- Born: 13th century Gorgan, Iran
- Died: 1283-1296 (exact date unknown)
- Occupations: Historian, Author

Academic work
- Era: Seljuq Sultanate of Rum
- Main interests: History
- Notable works: Selçukname

= Ibn Bibi =

13th-century Persian historiographer

Ibn Bibi was a Persian historiographer and the author of the primary source for the history of the Seljuq Sultanate of Rum during the 13th century. He served as head of the chancellery of the Sultanate in Konya and reported on contemporary events. His best known book is Selçukname.

== Family ==

Ibn Bibi’s father, a native of Gorgan, lived for a time at the court of the Jalal al-Din Kwarezmshah and later worked at the Seljuq chancellery. His mother, Bi Bi Monajemeh Nishaburi, was a famous astrologer from Nishapur invited to Konya by Kayqubad I. The family was part of an exodus of Persian intellectuals from Mongol-dominated Iran.

== el-Evâmirü'l-Alâiyye fi'l-umûri'l-Alâiyye ==

Ibn Bibi’s memoir is written in Persian and covers the period between 1192 and 1280. A single manuscript, produced for Kaykhusraw III, survives in Istanbul (Aya Sofya 2985). An abridged Persian version called Mukhtaṣar was produced during the author's lifetime in 1284-85. An Ottoman Turkish adaptation, sometimes called the Seljukname, is included in the Oğuzname of the early 15th century court historian Yazicioğlu Ali. Several manuscripts of the latter survive in Ankara, Berlin, Istanbul, Leiden, St Petersburg, Moscow, and Paris.

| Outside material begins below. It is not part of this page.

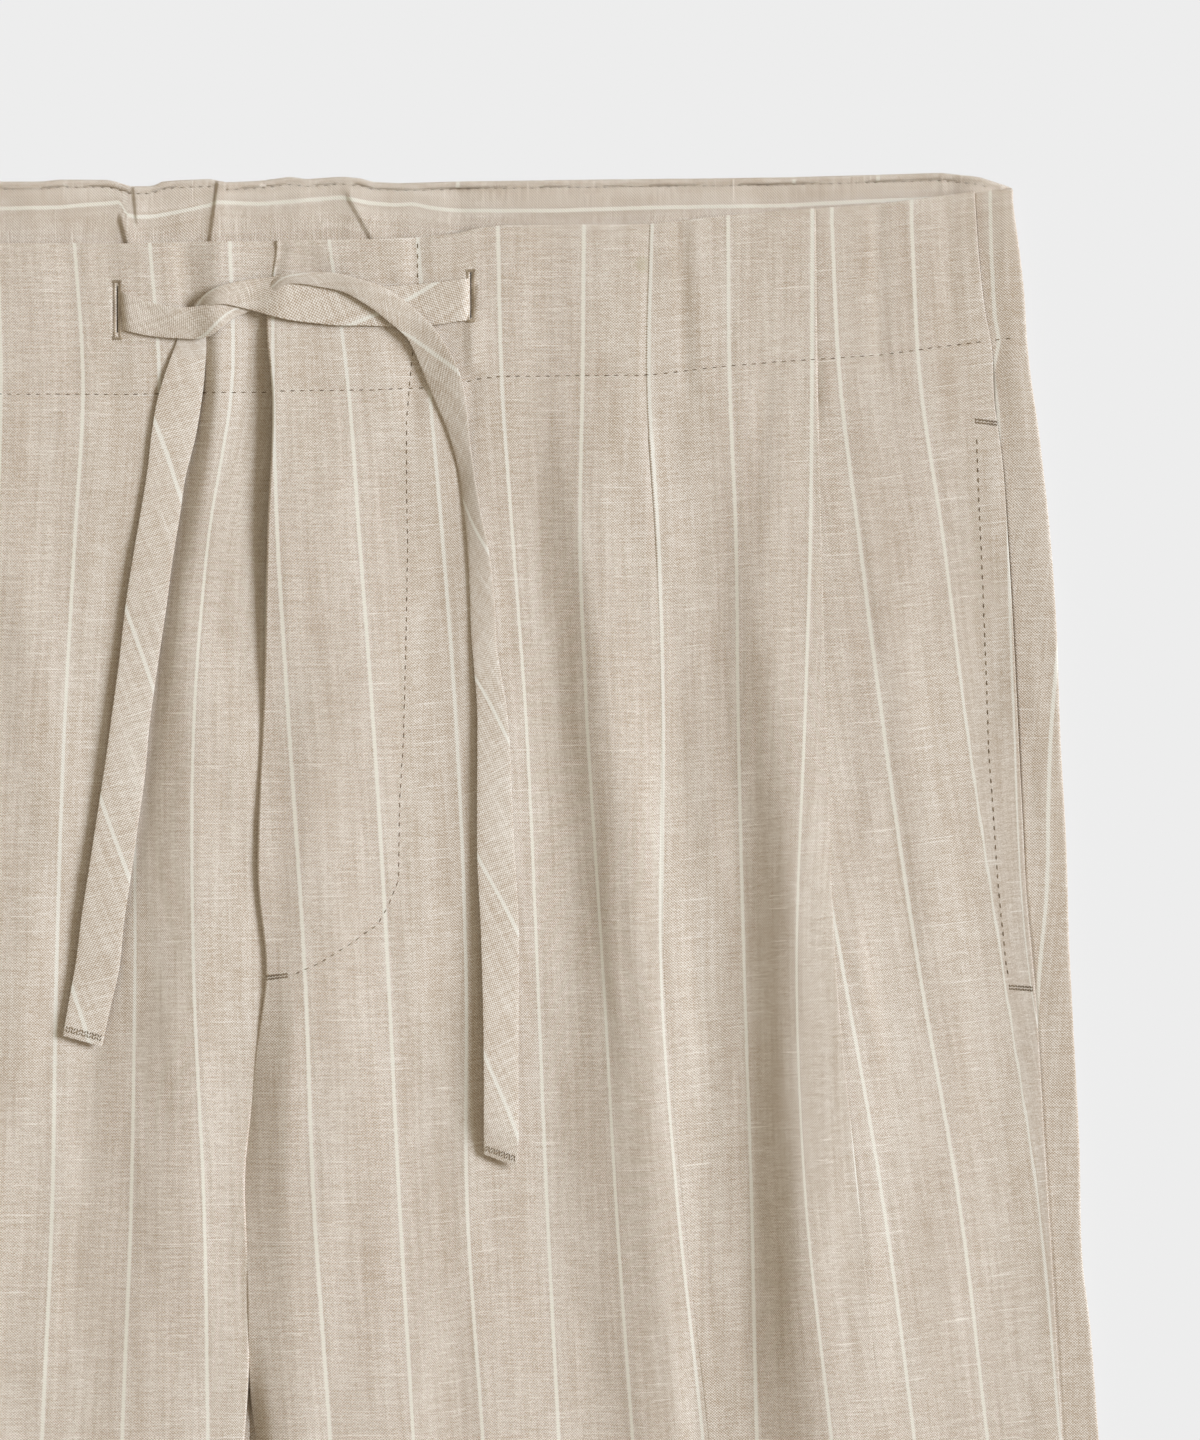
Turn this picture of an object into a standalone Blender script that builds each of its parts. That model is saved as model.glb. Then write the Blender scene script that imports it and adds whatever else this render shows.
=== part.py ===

H.W. Duda supplies the definitive text with a German translation in his Die Seltschukengeschichte des Ibn Bībī (Copenhagen 1959). A facsimile of Aya Sofya 2985 with an introduction by A.S. Erzi is published as El-Evāmirü'l-'Alā'iyye fī'l-Umuri'l-'Ala'iyye, Türk Tarih Kurumu Publications I, Serial No: 4a (Ankara, 1957).

==Sources==
- H.W. Duda, “Ibn Bībī” Encyclopaedia of Islam, ed. by P. Bearman, et al. (Brill 2007).
- Andrew S. Ehrenkreutz, “Ibn Bībī” Oxford Dictionary of Byzantium (Oxford University Press 1991), v. 2, p. 973.